▶ _Requirements_:
Pull each line holding "JSON" out of the entries below.

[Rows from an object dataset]

------------------------------

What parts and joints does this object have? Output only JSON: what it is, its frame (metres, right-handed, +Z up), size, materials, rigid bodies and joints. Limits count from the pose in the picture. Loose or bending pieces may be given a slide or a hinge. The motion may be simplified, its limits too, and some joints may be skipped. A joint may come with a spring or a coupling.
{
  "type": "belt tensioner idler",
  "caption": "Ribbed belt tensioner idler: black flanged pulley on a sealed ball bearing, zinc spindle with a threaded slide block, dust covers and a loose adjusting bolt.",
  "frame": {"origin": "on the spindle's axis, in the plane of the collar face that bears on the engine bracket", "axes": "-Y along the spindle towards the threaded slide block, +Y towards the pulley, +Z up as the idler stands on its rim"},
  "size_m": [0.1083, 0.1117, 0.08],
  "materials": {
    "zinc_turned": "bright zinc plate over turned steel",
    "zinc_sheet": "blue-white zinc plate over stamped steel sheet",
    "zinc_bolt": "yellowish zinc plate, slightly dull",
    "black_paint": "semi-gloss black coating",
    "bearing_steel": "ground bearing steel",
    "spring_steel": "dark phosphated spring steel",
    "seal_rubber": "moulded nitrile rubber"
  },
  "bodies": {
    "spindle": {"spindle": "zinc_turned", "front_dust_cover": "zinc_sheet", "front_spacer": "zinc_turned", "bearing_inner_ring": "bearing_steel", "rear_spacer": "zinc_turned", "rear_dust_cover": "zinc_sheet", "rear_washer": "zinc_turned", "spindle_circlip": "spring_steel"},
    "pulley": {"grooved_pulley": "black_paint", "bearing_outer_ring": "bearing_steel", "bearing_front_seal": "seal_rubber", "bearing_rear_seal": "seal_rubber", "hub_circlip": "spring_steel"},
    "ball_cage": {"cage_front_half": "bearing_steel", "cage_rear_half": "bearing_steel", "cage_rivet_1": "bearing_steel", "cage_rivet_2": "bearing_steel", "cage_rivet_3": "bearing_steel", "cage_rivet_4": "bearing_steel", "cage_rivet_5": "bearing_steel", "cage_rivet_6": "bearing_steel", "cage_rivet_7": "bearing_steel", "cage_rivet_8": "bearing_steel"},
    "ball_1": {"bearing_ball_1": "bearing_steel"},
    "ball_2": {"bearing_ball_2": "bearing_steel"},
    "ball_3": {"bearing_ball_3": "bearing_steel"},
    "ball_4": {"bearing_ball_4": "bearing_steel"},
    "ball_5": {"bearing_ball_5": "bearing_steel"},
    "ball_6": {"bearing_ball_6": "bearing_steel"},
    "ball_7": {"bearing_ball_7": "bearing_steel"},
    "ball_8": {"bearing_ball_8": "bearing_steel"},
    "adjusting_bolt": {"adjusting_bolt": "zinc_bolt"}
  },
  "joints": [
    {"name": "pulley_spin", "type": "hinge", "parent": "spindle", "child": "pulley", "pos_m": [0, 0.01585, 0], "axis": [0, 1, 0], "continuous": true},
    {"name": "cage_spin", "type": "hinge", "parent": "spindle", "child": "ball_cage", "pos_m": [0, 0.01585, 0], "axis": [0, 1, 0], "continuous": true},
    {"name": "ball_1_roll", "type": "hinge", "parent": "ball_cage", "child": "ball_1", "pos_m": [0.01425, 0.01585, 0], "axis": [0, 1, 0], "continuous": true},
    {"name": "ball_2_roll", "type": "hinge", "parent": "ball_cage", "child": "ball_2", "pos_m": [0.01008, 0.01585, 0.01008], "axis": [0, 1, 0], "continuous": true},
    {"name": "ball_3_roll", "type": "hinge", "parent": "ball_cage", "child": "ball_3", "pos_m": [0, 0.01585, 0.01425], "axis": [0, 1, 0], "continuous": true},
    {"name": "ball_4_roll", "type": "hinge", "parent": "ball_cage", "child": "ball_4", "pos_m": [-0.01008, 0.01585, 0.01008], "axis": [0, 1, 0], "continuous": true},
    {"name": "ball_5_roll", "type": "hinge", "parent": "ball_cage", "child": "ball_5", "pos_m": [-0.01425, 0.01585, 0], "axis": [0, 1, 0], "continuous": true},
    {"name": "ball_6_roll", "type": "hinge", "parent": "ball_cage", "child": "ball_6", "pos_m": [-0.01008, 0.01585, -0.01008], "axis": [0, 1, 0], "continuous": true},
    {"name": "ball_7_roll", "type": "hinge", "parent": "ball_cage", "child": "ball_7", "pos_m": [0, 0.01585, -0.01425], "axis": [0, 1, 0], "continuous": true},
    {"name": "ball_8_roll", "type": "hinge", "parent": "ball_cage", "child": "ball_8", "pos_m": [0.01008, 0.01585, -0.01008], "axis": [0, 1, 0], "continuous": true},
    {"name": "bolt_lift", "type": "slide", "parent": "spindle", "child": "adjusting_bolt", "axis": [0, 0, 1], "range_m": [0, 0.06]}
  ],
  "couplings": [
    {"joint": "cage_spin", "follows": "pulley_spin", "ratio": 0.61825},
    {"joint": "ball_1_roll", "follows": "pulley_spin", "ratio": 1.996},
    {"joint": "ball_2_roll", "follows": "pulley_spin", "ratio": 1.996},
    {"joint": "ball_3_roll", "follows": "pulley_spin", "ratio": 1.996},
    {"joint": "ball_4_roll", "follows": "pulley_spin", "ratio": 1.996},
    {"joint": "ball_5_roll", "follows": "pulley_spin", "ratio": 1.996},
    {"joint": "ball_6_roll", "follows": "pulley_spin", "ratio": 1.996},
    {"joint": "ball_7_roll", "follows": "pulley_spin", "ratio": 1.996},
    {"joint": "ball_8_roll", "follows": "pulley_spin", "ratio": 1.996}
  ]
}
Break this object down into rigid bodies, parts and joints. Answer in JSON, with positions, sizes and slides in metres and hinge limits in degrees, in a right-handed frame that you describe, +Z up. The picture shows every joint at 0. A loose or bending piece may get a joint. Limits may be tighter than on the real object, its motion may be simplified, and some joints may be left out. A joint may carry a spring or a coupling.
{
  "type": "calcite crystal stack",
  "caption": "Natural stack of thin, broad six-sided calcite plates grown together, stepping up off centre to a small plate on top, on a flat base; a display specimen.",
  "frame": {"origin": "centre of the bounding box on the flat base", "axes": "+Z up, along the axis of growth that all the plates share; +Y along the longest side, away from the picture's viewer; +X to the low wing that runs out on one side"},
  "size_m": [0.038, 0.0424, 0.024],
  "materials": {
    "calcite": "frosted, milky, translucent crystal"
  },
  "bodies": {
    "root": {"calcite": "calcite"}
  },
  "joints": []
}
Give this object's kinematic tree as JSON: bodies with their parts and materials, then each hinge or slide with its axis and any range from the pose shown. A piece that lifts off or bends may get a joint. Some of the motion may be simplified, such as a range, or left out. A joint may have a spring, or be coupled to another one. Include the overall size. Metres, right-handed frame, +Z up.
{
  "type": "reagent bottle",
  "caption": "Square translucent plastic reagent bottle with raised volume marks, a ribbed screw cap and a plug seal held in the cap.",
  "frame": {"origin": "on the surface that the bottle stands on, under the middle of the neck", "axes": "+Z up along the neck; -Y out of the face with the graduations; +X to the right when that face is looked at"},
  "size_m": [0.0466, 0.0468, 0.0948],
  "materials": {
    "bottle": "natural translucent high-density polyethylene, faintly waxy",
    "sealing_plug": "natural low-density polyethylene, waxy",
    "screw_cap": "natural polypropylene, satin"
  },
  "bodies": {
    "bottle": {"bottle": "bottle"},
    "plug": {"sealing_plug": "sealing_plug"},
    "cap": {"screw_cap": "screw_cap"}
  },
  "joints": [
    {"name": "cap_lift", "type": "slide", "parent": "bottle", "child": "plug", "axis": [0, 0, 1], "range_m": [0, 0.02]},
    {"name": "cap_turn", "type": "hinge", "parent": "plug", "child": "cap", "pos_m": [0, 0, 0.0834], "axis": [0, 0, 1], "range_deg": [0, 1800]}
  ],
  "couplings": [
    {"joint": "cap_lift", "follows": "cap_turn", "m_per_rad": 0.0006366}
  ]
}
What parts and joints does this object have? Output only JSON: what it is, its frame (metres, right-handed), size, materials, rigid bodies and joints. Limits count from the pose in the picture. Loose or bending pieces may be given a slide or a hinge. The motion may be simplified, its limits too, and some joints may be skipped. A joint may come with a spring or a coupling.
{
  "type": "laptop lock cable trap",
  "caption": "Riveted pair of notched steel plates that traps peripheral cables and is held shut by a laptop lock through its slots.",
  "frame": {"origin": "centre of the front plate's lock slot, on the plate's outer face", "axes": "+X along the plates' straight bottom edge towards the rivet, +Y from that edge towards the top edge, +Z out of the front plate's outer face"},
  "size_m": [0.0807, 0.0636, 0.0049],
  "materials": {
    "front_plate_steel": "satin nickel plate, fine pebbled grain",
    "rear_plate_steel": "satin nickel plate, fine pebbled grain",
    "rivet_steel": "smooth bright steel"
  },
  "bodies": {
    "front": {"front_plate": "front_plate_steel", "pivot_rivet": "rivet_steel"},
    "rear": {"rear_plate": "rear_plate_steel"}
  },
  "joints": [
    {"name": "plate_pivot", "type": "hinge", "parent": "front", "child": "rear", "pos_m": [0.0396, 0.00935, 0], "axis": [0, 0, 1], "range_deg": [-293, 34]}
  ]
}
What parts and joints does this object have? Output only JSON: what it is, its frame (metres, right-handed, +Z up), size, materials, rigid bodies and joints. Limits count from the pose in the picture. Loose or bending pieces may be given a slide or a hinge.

------------------------------

▶ _Reply_:
What parts and joints does this object have? Output only JSON: what it is, its frame (metres, right-handed, +Z up), size, materials, rigid bodies and joints. Limits count from the pose in the picture. Loose or bending pieces may be given a slide or a hinge. The motion may be simplified, its limits too, and some joints may be skipped. A joint may come with a spring or a coupling.
Break this object down into rigid bodies, parts and joints. Answer in JSON, with positions, sizes and slides in metres and hinge limits in degrees, in a right-handed frame that you describe, +Z up. The picture shows every joint at 0. A loose or bending piece may get a joint. Limits may be tighter than on the real object, its motion may be simplified, and some joints may be left out. A joint may carry a spring or a coupling.
Give this object's kinematic tree as JSON: bodies with their parts and materials, then each hinge or slide with its axis and any range from the pose shown. A piece that lifts off or bends may get a joint. Some of the motion may be simplified, such as a range, or left out. A joint may have a spring, or be coupled to another one. Include the overall size. Metres, right-handed frame, +Z up.
What parts and joints does this object have? Output only JSON: what it is, its frame (metres, right-handed), size, materials, rigid bodies and joints. Limits count from the pose in the picture. Loose or bending pieces may be given a slide or a hinge. The motion may be simplified, its limits too, and some joints may be skipped. A joint may come with a spring or a coupling.
What parts and joints does this object have? Output only JSON: what it is, its frame (metres, right-handed, +Z up), size, materials, rigid bodies and joints. Limits count from the pose in the picture. Loose or bending pieces may be given a slide or a hinge.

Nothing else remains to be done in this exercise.